The recent allocation of considerable federal funds, totaling hundreds of millions of dollars, to coal-fired power plants across the United States has sparked debate. A key question arises: will this financial injection genuinely alter the trajectory of a sector that is progressively losing ground to more competitive and environmentally friendly energy alternatives like natural gas and renewables?
Analysis from the S&P Global Market Indicative Power Forecast for the first quarter of 2026 paints a stark picture for coal generation in key markets. Specifically, in the PJM region, coal's share in the power grid is anticipated to fall significantly, from approximately 20% in 2027 to roughly 10% by 2031, with forecasts predicting further contractions thereafter. This highlights the uphill battle coal faces in maintaining its market relevance.

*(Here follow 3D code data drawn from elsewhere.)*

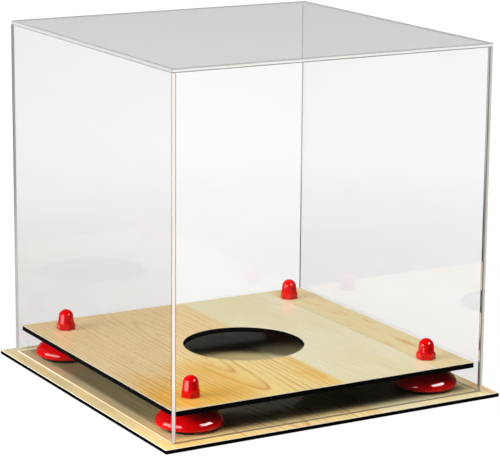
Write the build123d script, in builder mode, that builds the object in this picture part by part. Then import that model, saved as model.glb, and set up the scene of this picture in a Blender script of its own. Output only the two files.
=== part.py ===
from build123d import *
import math
import os

# Display case for one ball: a raised deck on four domed risers above a base
# plate, all bolted through, with a clear five-sided cover standing on the base.
# Units are millimetres. +Z is up, the front is the -Y side, and the origin is
# the middle of the base plate's underside.

# ---------------------------------------------------------------- dimensions
COVER_SIZE = 254.0        # outside width, depth and height of the clear cover
WALL = 2.8                # clear sheet thickness
WELD = 0.05               # cement line between two glued panels
BREAK = 0.2               # broken arris along the cover's outside edges

BASE_SIZE = 272.0         # base plate, square
BASE_T = 2.7              # black sheet of the base
DECK_SIZE = 244.0         # raised deck, square
DECK_T = 3.7              # black sheet of the deck
FILM_T = 0.3              # wood-grain laminate on top of each sheet
PLATE_BREAK = 0.25        # broken lower arris of the two black sheets
CORNER_R = 0.6            # vertical corners of the plates

GAP_HEIGHT = 17.5         # clear height between base and deck
POST = 97.0               # distance of each post from both centre lines
BALL_HOLE_R = 45.0        # round hole in the deck that the ball sits in

SCREW_R = 2.4             # screw shank
HOLE_R = 2.6              # clearance hole for the shank
HEAD_R = 4.83             # countersunk head at its widest
HEAD_SINK = 0.25          # head lies this far inside the underside
CSK_R = 4.85              # countersink radius at the underside
RECESS_W = 1.1            # blade width of the cross recess
RECESS_L = 5.0            # length of the cross recess
RECESS_D = 1.3            # depth of the cross recess
SCREW_PAST_NUT = 2.0      # thread showing above the nut
SCREW_TIP = 0.6           # chamfer on the screw's end

NUT_AF = 9.5              # hexagon nut across flats
NUT_H = 4.0

FOOT_R = 19.3             # black disc under each riser
FOOT_H = 4.0
FOOT_EDGE = 0.3

LIP_Z = 2.3               # lower lip of the riser above the base
MOUTH_R = 19.5            # open underside of the riser, over the disc
COLLAR_R = 7.0            # flat collar that carries the deck
BOSS_R = 6.0              # tube inside the riser, around the screw

CAP_AF = 12.4             # nut cap's hexagonal skirt
CAP_SKIRT_H = 4.5
CAP_H = 14.9
CAP_R_LOW = 5.95          # barrel radius just above the skirt
CAP_R_TOP = 5.5           # radius of the rounded end
CAP_GAP = 0.3             # running gap under the cap
CAP_IN_AF = 10.2          # hexagonal pocket over the nut
CAP_IN_H = 4.4            # depth of that pocket
CAP_IN_R = 4.3            # round cavity above the pocket
COVER_GAP = 0.3           # running gap under the cover

# Turn of each nut and cap about its post, in degrees
TURN = {"front_left": 0.0, "back_left": 20.6, "front_right": 25.5, "back_right": 9.0}

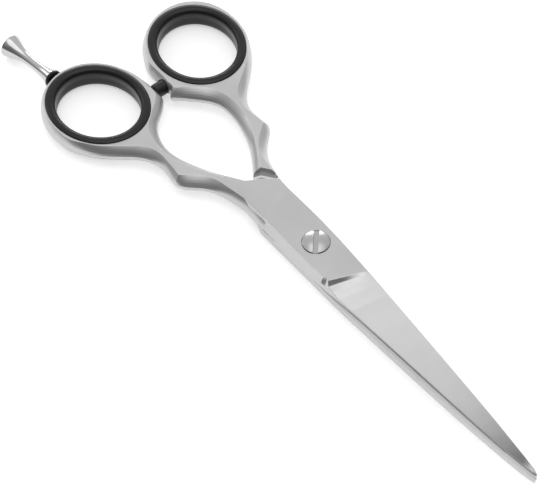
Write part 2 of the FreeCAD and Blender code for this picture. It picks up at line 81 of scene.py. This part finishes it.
def edge_highlight_mask(nt, radius):
    """0 on flats, up to 1 where the surface turns over an edge; the mask for a painted edge highlight."""
    bev = nt.nodes.new("ShaderNodeBevel")
    bev.samples = 6
    bev.inputs["Radius"].default_value = radius
    geo = nt.nodes.new("ShaderNodeNewGeometry")
    dot = nt.nodes.new("ShaderNodeVectorMath")
    dot.operation = "DOT_PRODUCT"
    nt.links.new(bev.outputs["Normal"], dot.inputs[0])
    nt.links.new(geo.outputs["Normal"], dot.inputs[1])
    return ramp(nt, dot.outputs["Value"], 1.0, 0.0, 0.90, 0.999), bev.outputs["Normal"]


def bump(nt, height, strength, distance, normal=None):
    b = nt.nodes.new("ShaderNodeBump")
    b.inputs["Strength"].default_value = strength
    b.inputs["Distance"].default_value = distance
    nt.links.new(height, b.inputs["Height"])
    if normal is not None:
        nt.links.new(normal, b.inputs["Normal"])
    return b.outputs["Normal"]


def satin_steel(name, grain_scale, rough_lo, rough_hi, tone_a, tone_b, edge_radius=0.00018):
    m, nt, bsdf = new_material(name)
    fine = noise(nt, coords(nt, grain_scale), 1.0, 4.0, 0.6)
    cloud = noise(nt, coords(nt, (1, 1, 1)), 55.0, 3.0, 0.5)
    edge_highlight, soft_normal = edge_highlight_mask(nt, edge_radius)
    base = mix_rgb(nt, ramp(nt, cloud, 0.0, 1.0), tone_a, tone_b)
    # Painted edge highlight: the base colour is lightened toward near-white (0.93) over edges to stand in for
    # the bright edge line; the same mask also lowers roughness there.
    lit = nt.nodes.new("ShaderNodeMix")
    lit.data_type = "RGBA"
    nt.links.new(math_node(nt, "MULTIPLY", edge_highlight, 0.75), lit.inputs["Factor"])
    nt.links.new(base, lit.inputs["A"])
    lit.inputs["B"].default_value = (0.93, 0.93, 0.93, 1)
    nt.links.new(lit.outputs["Result"], bsdf.inputs["Base Color"])
    r = ramp(nt, math_node(nt, "ADD", math_node(nt, "MULTIPLY", fine, 0.6),
                           math_node(nt, "MULTIPLY", cloud, 0.4)), rough_lo, rough_hi)
    nt.links.new(math_node(nt, "SUBTRACT", r, math_node(nt, "MULTIPLY", edge_highlight, 0.10)),
                 bsdf.inputs["Roughness"])
    bsdf.inputs["Metallic"].default_value = 1.0
    bsdf.inputs["Anisotropic"].default_value = 0.0
    nt.links.new(bump(nt, fine, 0.10, 0.00002, soft_normal), bsdf.inputs["Normal"])
    return m


def polished(name, tone, rough, scratch=0.03):
    m, nt, bsdf = new_material(name)
    fine = noise(nt, coords(nt, (900, 900, 900)), 1.0, 3.0, 0.6)
    cloud = noise(nt, coords(nt, (1, 1, 1)), 90.0, 2.0, 0.5)
    edge_highlight, soft_normal = edge_highlight_mask(nt, 0.0001)
    nt.links.new(mix_rgb(nt, ramp(nt, cloud, 0, 1), tone, tuple(v * 0.94 for v in tone)),
                 bsdf.inputs["Base Color"])
    nt.links.new(ramp(nt, cloud, rough, rough + scratch), bsdf.inputs["Roughness"])
    bsdf.inputs["Metallic"].default_value = 1.0
    nt.links.new(bump(nt, fine, 0.04, 0.00001, soft_normal), bsdf.inputs["Normal"])
    return m


def soft_rubber(name, base, sheen, rough_lo, rough_hi):
    m, nt, bsdf = new_material(name)
    fine = noise(nt, coords(nt, (1, 1, 1)), 2600.0, 2.0, 0.5)
    cloud = noise(nt, coords(nt, (1, 1, 1)), 120.0, 3.0, 0.55)
    edge_highlight, _ = edge_highlight_mask(nt, 0.0002)
    nt.links.new(mix_rgb(nt, ramp(nt, cloud, 0, 1), base, tuple(v * 1.5 for v in base)),
                 bsdf.inputs["Base Color"])
    nt.links.new(ramp(nt, cloud, rough_lo, rough_hi), bsdf.inputs["Roughness"])
    bsdf.inputs["Specular IOR Level"].default_value = sheen
    bsdf.inputs["Coat Weight"].default_value = 0.10
    bsdf.inputs["Coat Roughness"].default_value = 0.22
    nt.links.new(bump(nt, fine, 0.12, 0.00002), bsdf.inputs["Normal"])
    return m


steel = satin_steel("satin_steel", (260, 1500, 1500), 0.30, 0.40,
                    (0.54, 0.545, 0.54), (0.60, 0.605, 0.60))
screw_mat = polished("screw_steel", (0.50, 0.505, 0.50), 0.24, 0.07)
chrome = polished("mirror_chrome", (0.60, 0.605, 0.60), 0.08, 0.03)
rubber = soft_rubber("soft_black", (0.005, 0.005, 0.0053), 0.36, 0.24, 0.36)
rubber_dull = soft_rubber("dull_black", (0.007, 0.007, 0.0075), 0.35, 0.34, 0.48)

assign = {
    "finger_half": (steel, "steel"), "thumb_half": (steel, "steel"),
    "pivot_screw": (screw_mat, "screw_steel"), "glide_washer": (rubber_dull, "washer_plastic"),
    "thumb_ring_insert": (rubber, "soft_black"), "finger_ring_insert": (rubber, "soft_black"),
    "bumper": (rubber_dull, "soft_black"), "finger_rest": (chrome, "chrome"),
    "finger_rest_washer": (rubber_dull, "washer_plastic"),
}
for n, (mat, s) in assign.items():
    nodes[n].data.materials.clear()
    nodes[n].data.materials.append(mat)


# ---------------------------------------------------------------------- stage
def mesh_object(name, verts, faces):
    me = bpy.data.meshes.new(name)
    me.from_pydata(verts, [], faces)
    me.update()
    o = bpy.data.objects.new(name, me)
    bpy.context.scene.collection.objects.link(o)
    return o


floor = mesh_object("floor", [(-3, -3, 0), (3, -3, 0), (3, 3, 0), (-3, 3, 0)], [(0, 1, 2, 3)])
fm, fnt, fb = new_material("floor_white")
fc = noise(fnt, coords(fnt, (1, 1, 1)), 6.0, 2.0, 0.5)
fnt.links.new(mix_rgb(fnt, ramp(fnt, fc, 0, 1), (0.90, 0.90, 0.90), (0.92, 0.92, 0.92)), fb.inputs["Base Color"])
fb.inputs["Roughness"].default_value = 0.9
fb.inputs["Specular IOR Level"].default_value = 0.1
fb.inputs["Emission Color"].default_value = (1, 1, 1, 1)
fb.inputs["Emission Strength"].default_value = 0.50
floor.data.materials.append(fm)


# --------------------------------------------------------------------- lights
def area(name, pos, target, size, energy):
    d = bpy.data.lights.new(name, "AREA")
    d.shape = "RECTANGLE"
    d.size, d.size_y = size
    d.energy = energy
    o = bpy.data.objects.new(name, d)
    bpy.context.scene.collection.objects.link(o)
    o.location = pos
    o.rotation_euler = (Vector(target) - Vector(pos)).to_track_quat("-Z", "Y").to_euler()
    return o


area("key_soft", (0.02, -0.02, 1.15), (0, 0, 0), (0.95, 0.95), 2.3)
area("left_soft", (-0.95, -0.35, 0.55), (-0.02, 0, 0), (0.35, 0.35), 0.5)
area("far_soft", (-0.70, 0.50, 0.30), (-0.03, 0, 0), (0.55, 0.10), 1.1)

world = bpy.data.worlds.new("studio")
bpy.context.scene.world = world
world.use_nodes = True
wn = world.node_tree
wn.nodes.clear()
wo = wn.nodes.new("ShaderNodeOutputWorld")
wb = wn.nodes.new("ShaderNodeBackground")
tc = wn.nodes.new("ShaderNodeTexCoord")
dt = wn.nodes.new("ShaderNodeVectorMath")
dt.operation = "DOT_PRODUCT"
dt.inputs[1].default_value = (-0.62, 0.45, 0.64)
wn.links.new(tc.outputs["Generated"], dt.inputs[0])
mr = wn.nodes.new("ShaderNodeMapRange")
mr.interpolation_type = "SMOOTHSTEP"
mr.inputs["From Min"].default_value = -0.25
mr.inputs["From Max"].default_value = 1.0
mr.inputs["To Min"].default_value = 0.18
mr.inputs["To Max"].default_value = 0.80
wn.links.new(dt.outputs["Value"], mr.inputs["Value"])
wn.links.new(mr.outputs["Result"], wb.inputs["Strength"])
wb.inputs["Color"].default_value = (1, 1, 1, 1)
wn.links.new(wb.outputs["Background"], wo.inputs["Surface"])

# --------------------------------------------------------------------- camera
E, RHO, PHI, D = math.radians(53.6), math.radians(2.62), math.radians(54.28), 0.500
F_PX = 1947.8
fw = Vector((0, math.cos(E), -math.sin(E)))
rt = Vector((1, 0, 0))
dn = fw.cross(rt)
r = math.cos(RHO) * rt + math.sin(RHO) * dn
d = -math.sin(RHO) * rt + math.cos(RHO) * dn
c = -D * ((46.0 / F_PX) * r + (-0.5 / F_PX) * d + fw)
spin = Matrix.Rotation(PHI, 3, "Z")
r, d, fw, c = spin @ r, spin @ d, spin @ fw, spin @ c
c = c + Vector((0, 0, 0.0066))
cam_data = bpy.data.cameras.new("camera")
cam_data.sensor_width = 36.0
cam_data.lens = F_PX / 540.0 * 36.0
cam_data.clip_start, cam_data.clip_end = 0.01, 20.0
cam = bpy.data.objects.new("camera", cam_data)
bpy.context.scene.collection.objects.link(cam)
up = -d
cam.matrix_world = Matrix(((r.x, up.x, -fw.x, c.x), (r.y, up.y, -fw.y, c.y),
                           (r.z, up.z, -fw.z, c.z), (0, 0, 0, 1)))
bpy.context.scene.camera = cam
bpy.context.scene.view_settings.view_transform = "Standard"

Beyond the power plants themselves, the administration's funding strategy extends to the coal mining industry. An additional $700 million in federal assistance has been earmarked for 42 coal mines, intended for upgrades designed to amplify production capabilities. This dual approach aims to support both the extraction and consumption sides of the coal supply chain.
The announcement of federal funding has also brought renewed attention to carbon capture technologies. These projects, designed to mitigate the environmental impact of coal burning by capturing carbon dioxide emissions, are being reconsidered as part of a broader strategy to reconcile coal's continued use with environmental concerns.